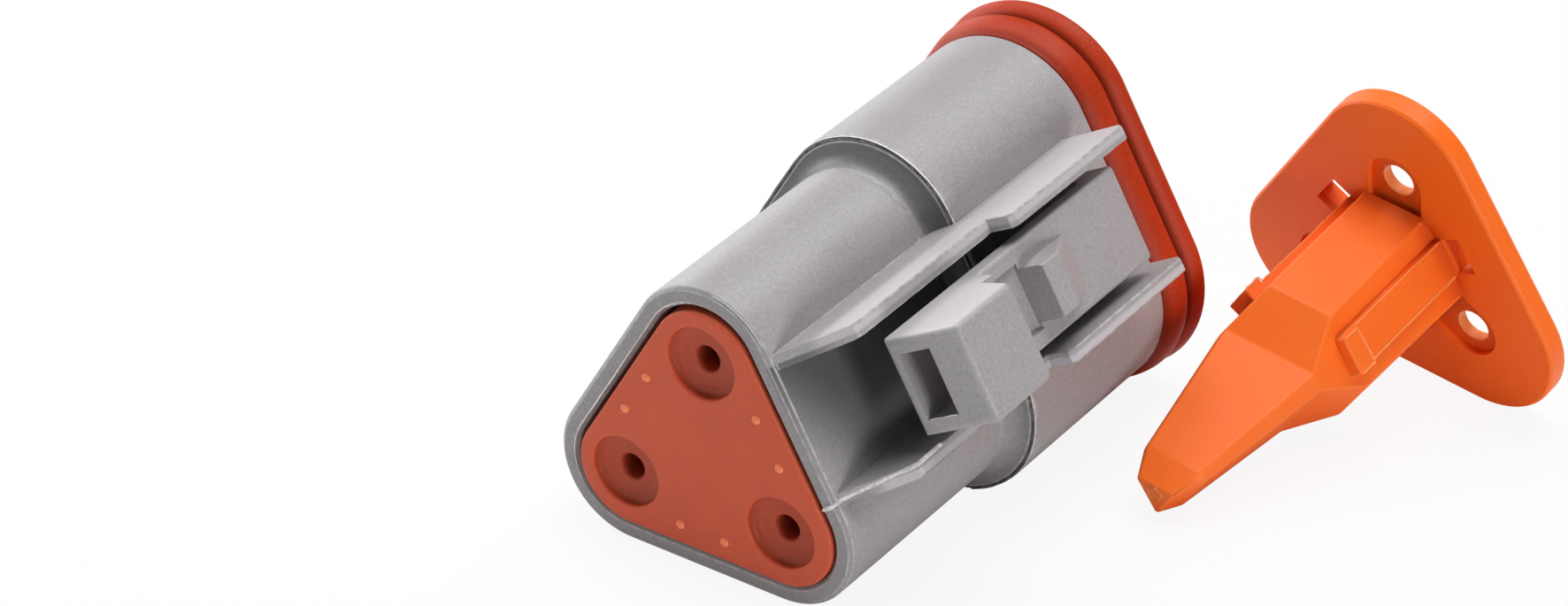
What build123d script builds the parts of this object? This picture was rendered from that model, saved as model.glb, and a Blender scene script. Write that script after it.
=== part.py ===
from build123d import *
import math
import os

# A three-way sealed plug lying level, with its loose wedge lock beside it. Millimetres.
# +Y points to the mating face, Z is up, and Y 0 is the wire end's rim on the plug's axis.
# The section is three round lobes joined by flats, one lobe up. The latch sits on the flat at 30 degrees.

# Section and stations along the axis
LOBES = (90, 210, 330)
FLATS = (30, 150, 270)
LOBE_C = 6.37          # plug axis to a lobe's own axis
REAR_R = 5.00          # lobe radius of the rear body
FRONT_R = 6.60         # lobe radius at the seal
DRAFT = 0.08           # the front body is this much narrower at the step
STEP_R = FRONT_R - DRAFT
NOSE_R = 4.98          # lobe radius of the nose under the front seal
STEP_Y = 17.40
SHOULDER_Y = 32.55     # the seal's back rests here
NOSE_Y = 37.40         # front face of the nose
COVE_R = 1.35          # hollow rounding from the rear body up to the step
RIM_CHAMFER = 0.32
END_CHAMFER = 0.25

# Contacts
PITCH_R = 6.466        # contact axes to the plug's axis, 11.2 mm from each other
CONTACT_R = 1.755      # contact opening in the front cavity
CHAMBER_R = 1.50       # contact chamber behind the cavity's floor
WIRE_R = 0.80          # wire hole in the rear seal, relaxed

# Front cavity, which takes the wedge lock and the contacts' noses
HEX_A = 4.75           # middle hexagon, centre to flat
STAR_Y = 22.80         # floor of the star shaped part
NOTCH_HALF, NOTCH_OUT = 0.86, 9.24
SLOT_HALF, SLOT_OUT = 1.55, 5.94
RECESS_HALF, RECESS_IN, RECESS_OUT, RECESS_D = 1.87, 5.60, 7.05, 0.35
TIP_POCKET_Y = 11.00   # floor of the pocket for the wedge's tip
TIP_POCKET = ((STAR_Y + 0.5, 2.75, 4.62), (13.4, 1.95, 2.85), (TIP_POCKET_Y, 1.15, 1.85))

# Rear seal and the pocket that holds it
POCKET_R = 3.74        # lobe radius of the pocket, so the wall is 1.26
POCKET_Y = 8.20
SEAL_GAP = 0.17        # round the seal's face
SEAL_FACE_Y = -0.20     # the face stands a little proud of the wire end's rim
SEAL_RIBS = ((2.6, 0.55), (5.6, 0.55))
DISH_R, DISH_STEP_R, DISH_D = 2.40, 1.62, 0.72
DOT_R, DOT_H, DOT_N, DOT_T = 0.26, 0.17, 5.45, 1.60

# Front seal, as lobe radii
RIB_REAR_R, RIB_REAR_Y = 7.16, 34.20
RIB_FRONT_R, RIB_FRONT_Y = 7.33, 36.12
VALLEY_R = 6.56        # bottom of the groove between the ribs
LIP_R, LIP_Y = 5.88, 37.08
RIB_DROP = 0.80        # from the front rib's crest down to the lip's root

# Guard rails beside the latch: n is the height from the plug's axis along the latch face's normal
RAIL_IN, RAIL_T = 4.06, 0.90
RAIL_HIGH, RAIL_LOW = 14.65, 12.62
RAIL_NOTCH_Y, RAIL_FRONT_Y = 16.87, 29.75
RAIL_SLANT_Y, RAIL_FOOT_Y = 3.03, 0.47
SOFT = 0.14            # rounding of the rails' and the catch's upper edges

# Latch lever
ARM_HALF = 3.15
ARM_UNDER, ARM_T = 12.70, 1.32
ARM_TOP = ARM_UNDER + ARM_T
LEG_FRONT_Y, LEG_T = 28.05, 1.80
LEG_BACK_Y = LEG_FRONT_Y - LEG_T
ROOT_N = 10.80         # the lever's flexing root, on top of the housing's pedestal
PEDESTAL_FILLET = 0.95
PAD_REAR_Y, PAD_H = 4.40, 4.44
PAD_TOP = ARM_TOP + PAD_H
PAD_TOP_Y, PAD_FOOT_Y = 10.20, 11.35
BAR_H, BAR_Y, BAR_FOOT_Y = 1.68, 12.05, 12.62
BAR_N = ARM_TOP + BAR_H
TUNNEL_HALF, TUNNEL_H, FLOOR_T = 2.15, 2.34, 0.85
TUNNEL_FLOOR = ARM_UNDER + FLOOR_T
TUNNEL_ROOF = TUNNEL_FLOOR + TUNNEL_H
CATCH_HALF, CATCH_H = 1.76, 1.85
CATCH_TOP = ARM_TOP + CATCH_H
CATCH_BACK_Y, CATCH_CREST_Y, CATCH_TOE_Y = 16.22, 17.93, 21.20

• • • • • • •

EXERCISE GOAL: What you return should be the lines from the start of the data through the line with "# The section", quoted exactly and nothing more.

REPLY TO THE EXERCISE:
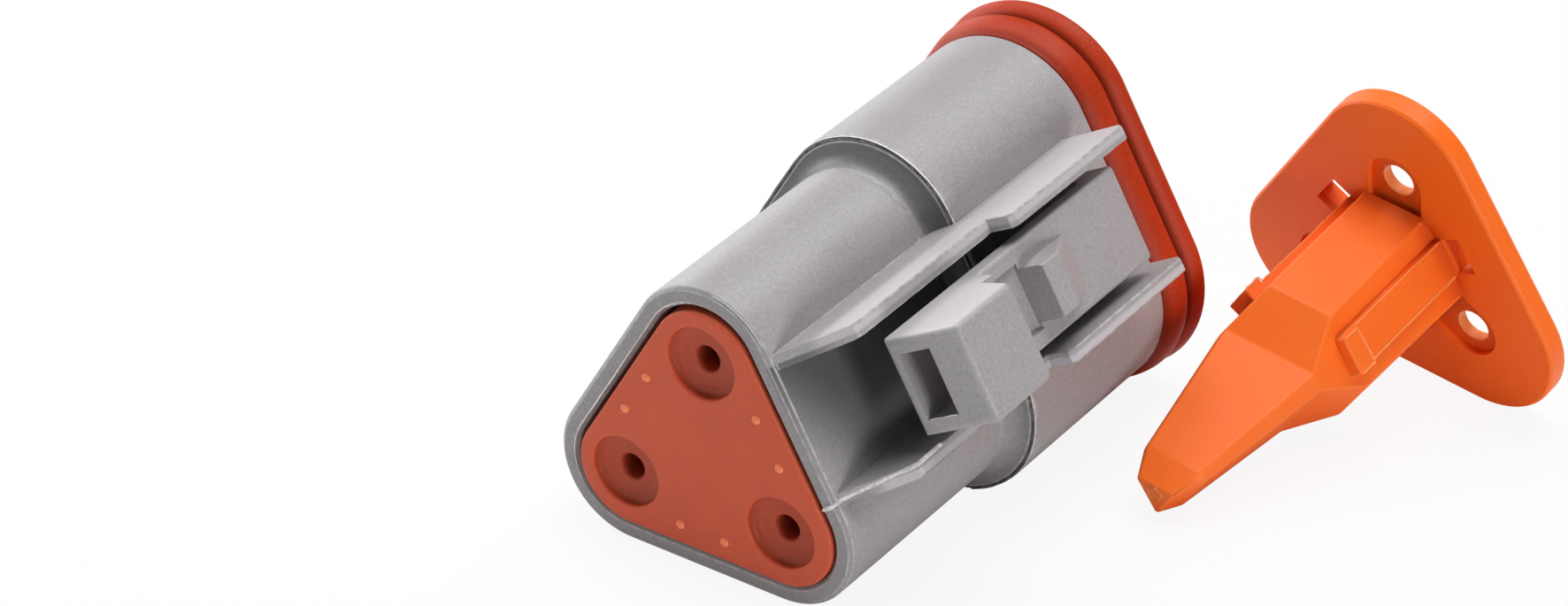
What build123d script builds the parts of this object? This picture was rendered from that model, saved as model.glb, and a Blender scene script. Write that script after it.
=== part.py ===
from build123d import *
import math
import os

# A three-way sealed plug lying level, with its loose wedge lock beside it. Millimetres.
# +Y points to the mating face, Z is up, and Y 0 is the wire end's rim on the plug's axis.
# The section is three round lobes joined by flats, one lobe up. The latch sits on the flat at 30 degrees.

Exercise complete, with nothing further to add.